| EXTRACTED DATA |
>> Start

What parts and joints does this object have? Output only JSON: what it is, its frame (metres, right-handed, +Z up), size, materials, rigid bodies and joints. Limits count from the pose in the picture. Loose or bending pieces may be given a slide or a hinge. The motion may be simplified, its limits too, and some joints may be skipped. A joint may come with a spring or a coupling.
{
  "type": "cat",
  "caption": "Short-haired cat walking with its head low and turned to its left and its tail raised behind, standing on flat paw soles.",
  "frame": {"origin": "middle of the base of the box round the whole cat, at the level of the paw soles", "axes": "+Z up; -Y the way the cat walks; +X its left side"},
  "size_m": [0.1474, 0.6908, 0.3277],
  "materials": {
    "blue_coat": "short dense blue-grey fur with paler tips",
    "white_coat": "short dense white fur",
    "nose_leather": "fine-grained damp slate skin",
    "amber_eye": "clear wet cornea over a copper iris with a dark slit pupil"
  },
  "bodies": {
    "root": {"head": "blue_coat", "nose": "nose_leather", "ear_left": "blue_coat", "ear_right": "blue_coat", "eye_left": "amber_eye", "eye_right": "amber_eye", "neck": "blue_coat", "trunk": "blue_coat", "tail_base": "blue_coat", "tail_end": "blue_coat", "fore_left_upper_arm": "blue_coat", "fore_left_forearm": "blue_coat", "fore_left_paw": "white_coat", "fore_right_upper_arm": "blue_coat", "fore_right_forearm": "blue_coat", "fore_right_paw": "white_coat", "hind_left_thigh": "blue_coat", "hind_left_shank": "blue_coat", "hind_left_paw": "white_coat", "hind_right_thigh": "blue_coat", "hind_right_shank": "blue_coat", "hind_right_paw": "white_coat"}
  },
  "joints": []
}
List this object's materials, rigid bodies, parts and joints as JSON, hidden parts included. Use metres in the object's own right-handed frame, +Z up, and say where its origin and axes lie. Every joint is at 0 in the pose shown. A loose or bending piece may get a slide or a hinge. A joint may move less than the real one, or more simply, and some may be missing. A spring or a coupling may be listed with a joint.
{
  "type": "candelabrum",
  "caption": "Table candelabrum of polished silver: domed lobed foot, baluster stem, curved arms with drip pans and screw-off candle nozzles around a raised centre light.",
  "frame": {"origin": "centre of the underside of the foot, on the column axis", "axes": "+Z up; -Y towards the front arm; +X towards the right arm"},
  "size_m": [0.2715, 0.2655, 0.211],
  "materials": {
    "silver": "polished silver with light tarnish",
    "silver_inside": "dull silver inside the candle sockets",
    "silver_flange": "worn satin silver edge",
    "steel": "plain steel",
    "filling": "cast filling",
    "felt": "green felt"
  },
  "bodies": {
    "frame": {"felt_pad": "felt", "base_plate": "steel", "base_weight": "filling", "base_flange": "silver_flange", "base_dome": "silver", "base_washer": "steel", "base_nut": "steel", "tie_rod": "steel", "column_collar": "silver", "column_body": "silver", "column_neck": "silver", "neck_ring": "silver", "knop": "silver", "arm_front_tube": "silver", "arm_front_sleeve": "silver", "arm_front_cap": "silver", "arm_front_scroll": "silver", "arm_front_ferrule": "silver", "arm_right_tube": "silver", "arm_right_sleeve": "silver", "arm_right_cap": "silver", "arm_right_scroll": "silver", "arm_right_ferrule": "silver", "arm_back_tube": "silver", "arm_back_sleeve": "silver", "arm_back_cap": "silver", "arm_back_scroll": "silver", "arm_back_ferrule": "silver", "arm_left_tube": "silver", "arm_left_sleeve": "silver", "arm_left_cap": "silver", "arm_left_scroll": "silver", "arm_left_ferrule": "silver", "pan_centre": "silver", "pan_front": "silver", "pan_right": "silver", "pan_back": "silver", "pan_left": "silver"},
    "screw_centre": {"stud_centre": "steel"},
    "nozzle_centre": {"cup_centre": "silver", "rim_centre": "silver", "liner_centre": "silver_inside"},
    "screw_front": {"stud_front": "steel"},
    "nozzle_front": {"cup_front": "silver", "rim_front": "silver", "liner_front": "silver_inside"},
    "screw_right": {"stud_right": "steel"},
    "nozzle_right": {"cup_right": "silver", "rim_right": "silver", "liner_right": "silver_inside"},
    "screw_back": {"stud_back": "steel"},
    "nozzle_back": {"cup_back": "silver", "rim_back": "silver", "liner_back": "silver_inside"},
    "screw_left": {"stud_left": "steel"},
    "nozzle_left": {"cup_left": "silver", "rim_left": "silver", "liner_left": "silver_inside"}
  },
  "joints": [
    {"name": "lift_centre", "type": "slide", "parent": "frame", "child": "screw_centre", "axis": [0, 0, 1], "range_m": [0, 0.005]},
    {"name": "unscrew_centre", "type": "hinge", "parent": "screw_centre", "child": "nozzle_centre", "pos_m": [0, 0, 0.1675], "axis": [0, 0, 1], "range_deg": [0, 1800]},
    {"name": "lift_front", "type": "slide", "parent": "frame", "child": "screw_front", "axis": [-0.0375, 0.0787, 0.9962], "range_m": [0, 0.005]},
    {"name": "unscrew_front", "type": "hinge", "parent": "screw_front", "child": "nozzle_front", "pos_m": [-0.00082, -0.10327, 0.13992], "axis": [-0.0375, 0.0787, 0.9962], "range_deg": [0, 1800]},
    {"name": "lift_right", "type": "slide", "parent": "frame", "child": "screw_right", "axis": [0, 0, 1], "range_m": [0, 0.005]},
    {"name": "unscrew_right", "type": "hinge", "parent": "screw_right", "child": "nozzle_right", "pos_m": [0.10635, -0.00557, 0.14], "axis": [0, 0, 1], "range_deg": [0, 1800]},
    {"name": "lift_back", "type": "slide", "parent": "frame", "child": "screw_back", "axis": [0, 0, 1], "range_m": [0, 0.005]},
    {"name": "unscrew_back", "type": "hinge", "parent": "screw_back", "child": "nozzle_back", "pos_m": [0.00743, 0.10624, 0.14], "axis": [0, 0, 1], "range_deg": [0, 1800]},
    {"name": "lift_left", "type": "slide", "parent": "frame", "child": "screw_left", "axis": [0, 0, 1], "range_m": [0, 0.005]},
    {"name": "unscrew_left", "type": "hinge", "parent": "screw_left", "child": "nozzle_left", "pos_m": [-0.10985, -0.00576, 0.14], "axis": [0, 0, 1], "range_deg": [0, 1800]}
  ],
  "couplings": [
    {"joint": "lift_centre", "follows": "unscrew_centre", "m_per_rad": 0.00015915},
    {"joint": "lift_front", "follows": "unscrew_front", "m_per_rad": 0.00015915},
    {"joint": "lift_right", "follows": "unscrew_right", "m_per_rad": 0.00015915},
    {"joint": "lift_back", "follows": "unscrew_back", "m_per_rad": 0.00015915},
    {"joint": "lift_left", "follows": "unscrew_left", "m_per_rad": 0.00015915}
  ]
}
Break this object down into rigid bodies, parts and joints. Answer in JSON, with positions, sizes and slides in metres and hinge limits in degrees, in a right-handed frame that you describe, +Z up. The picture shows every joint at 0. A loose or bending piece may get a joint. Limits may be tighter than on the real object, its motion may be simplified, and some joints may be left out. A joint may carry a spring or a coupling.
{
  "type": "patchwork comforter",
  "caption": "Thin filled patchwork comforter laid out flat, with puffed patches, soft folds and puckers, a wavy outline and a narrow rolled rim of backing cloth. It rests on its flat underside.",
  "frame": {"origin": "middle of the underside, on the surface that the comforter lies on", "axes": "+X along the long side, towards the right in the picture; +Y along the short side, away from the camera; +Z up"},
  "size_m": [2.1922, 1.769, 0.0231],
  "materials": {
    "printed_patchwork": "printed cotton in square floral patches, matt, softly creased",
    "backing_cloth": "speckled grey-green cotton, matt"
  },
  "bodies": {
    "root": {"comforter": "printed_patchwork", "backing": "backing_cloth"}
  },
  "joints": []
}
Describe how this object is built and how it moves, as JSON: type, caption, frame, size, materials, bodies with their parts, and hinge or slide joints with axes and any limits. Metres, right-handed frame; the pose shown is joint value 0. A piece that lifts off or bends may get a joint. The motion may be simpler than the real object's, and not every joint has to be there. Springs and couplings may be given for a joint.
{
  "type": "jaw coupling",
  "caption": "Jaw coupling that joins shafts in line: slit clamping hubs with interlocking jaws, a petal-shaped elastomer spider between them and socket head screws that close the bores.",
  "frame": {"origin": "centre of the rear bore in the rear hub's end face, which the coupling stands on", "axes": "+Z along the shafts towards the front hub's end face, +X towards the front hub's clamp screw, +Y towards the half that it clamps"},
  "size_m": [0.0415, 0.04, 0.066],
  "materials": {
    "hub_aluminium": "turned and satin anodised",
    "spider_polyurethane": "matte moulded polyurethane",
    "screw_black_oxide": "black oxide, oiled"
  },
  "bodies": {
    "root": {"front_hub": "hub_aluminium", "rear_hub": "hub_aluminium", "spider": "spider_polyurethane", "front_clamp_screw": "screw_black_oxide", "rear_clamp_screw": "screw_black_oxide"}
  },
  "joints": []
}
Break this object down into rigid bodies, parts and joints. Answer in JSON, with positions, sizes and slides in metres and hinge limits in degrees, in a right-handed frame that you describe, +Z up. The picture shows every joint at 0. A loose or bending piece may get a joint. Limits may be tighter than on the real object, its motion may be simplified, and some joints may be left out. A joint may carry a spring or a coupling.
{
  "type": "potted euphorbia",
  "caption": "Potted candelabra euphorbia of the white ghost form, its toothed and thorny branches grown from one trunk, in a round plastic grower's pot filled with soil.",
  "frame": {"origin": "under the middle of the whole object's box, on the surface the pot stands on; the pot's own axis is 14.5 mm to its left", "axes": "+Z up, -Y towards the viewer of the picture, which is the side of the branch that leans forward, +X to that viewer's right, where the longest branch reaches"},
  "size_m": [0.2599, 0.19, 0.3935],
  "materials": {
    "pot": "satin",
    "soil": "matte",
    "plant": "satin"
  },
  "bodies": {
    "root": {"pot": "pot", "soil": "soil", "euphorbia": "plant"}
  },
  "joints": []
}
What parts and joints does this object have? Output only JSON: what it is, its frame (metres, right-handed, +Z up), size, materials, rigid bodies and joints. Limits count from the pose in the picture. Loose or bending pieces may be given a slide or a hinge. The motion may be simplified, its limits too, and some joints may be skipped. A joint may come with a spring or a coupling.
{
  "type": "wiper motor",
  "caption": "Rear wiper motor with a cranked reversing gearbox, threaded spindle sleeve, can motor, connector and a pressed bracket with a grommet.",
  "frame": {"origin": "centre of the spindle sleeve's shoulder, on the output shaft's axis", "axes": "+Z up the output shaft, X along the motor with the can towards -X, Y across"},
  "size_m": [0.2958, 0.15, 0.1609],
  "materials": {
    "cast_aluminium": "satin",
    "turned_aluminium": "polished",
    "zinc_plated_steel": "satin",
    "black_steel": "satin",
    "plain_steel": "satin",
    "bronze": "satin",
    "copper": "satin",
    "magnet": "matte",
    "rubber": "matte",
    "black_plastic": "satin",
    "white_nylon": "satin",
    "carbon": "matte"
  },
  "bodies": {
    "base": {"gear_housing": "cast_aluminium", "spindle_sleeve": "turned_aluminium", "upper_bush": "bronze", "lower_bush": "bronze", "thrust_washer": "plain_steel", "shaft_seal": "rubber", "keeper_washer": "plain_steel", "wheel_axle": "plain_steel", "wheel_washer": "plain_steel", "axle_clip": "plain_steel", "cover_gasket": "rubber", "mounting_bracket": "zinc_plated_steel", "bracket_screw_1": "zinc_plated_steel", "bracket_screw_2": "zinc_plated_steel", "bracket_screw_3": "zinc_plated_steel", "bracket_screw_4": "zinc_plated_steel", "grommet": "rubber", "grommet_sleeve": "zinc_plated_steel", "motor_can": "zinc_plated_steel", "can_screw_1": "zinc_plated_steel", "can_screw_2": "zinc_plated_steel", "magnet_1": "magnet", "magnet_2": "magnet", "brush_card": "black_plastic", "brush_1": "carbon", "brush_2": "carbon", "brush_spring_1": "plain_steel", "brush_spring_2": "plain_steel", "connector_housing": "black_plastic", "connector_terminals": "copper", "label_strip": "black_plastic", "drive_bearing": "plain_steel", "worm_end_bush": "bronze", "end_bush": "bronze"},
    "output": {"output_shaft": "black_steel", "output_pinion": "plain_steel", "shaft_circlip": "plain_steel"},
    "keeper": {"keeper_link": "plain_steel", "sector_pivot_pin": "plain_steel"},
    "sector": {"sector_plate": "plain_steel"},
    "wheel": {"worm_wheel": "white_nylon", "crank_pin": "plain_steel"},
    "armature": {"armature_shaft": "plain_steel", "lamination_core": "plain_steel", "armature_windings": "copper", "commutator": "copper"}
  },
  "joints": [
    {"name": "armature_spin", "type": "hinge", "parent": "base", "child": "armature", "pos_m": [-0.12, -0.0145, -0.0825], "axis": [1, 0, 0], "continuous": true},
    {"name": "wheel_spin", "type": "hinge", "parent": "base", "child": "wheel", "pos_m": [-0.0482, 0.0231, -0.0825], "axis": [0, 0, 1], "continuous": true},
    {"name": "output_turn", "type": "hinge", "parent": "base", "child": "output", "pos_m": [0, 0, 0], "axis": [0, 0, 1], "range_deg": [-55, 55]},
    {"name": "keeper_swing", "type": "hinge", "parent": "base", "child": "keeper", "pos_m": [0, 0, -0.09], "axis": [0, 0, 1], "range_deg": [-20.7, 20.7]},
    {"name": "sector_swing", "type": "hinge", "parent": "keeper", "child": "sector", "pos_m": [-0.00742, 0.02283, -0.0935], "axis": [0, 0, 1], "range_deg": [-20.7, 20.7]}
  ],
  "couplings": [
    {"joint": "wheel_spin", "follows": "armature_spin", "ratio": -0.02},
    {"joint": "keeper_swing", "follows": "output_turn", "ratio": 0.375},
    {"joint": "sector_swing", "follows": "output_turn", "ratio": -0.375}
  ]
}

>> End

| AIM OF THE TASK |
Using the records above, copy each line that contains "shown".

| FULL ANSWER |
List this object's materials, rigid bodies, parts and joints as JSON, hidden parts included. Use metres in the object's own right-handed frame, +Z up, and say where its origin and axes lie. Every joint is at 0 in the pose shown. A loose or bending piece may get a slide or a hinge. A joint may move less than the real one, or more simply, and some may be missing. A spring or a coupling may be listed with a joint.
Describe how this object is built and how it moves, as JSON: type, caption, frame, size, materials, bodies with their parts, and hinge or slide joints with axes and any limits. Metres, right-handed frame; the pose shown is joint value 0. A piece that lifts off or bends may get a joint. The motion may be simpler than the real object's, and not every joint has to be there. Springs and couplings may be given for a joint.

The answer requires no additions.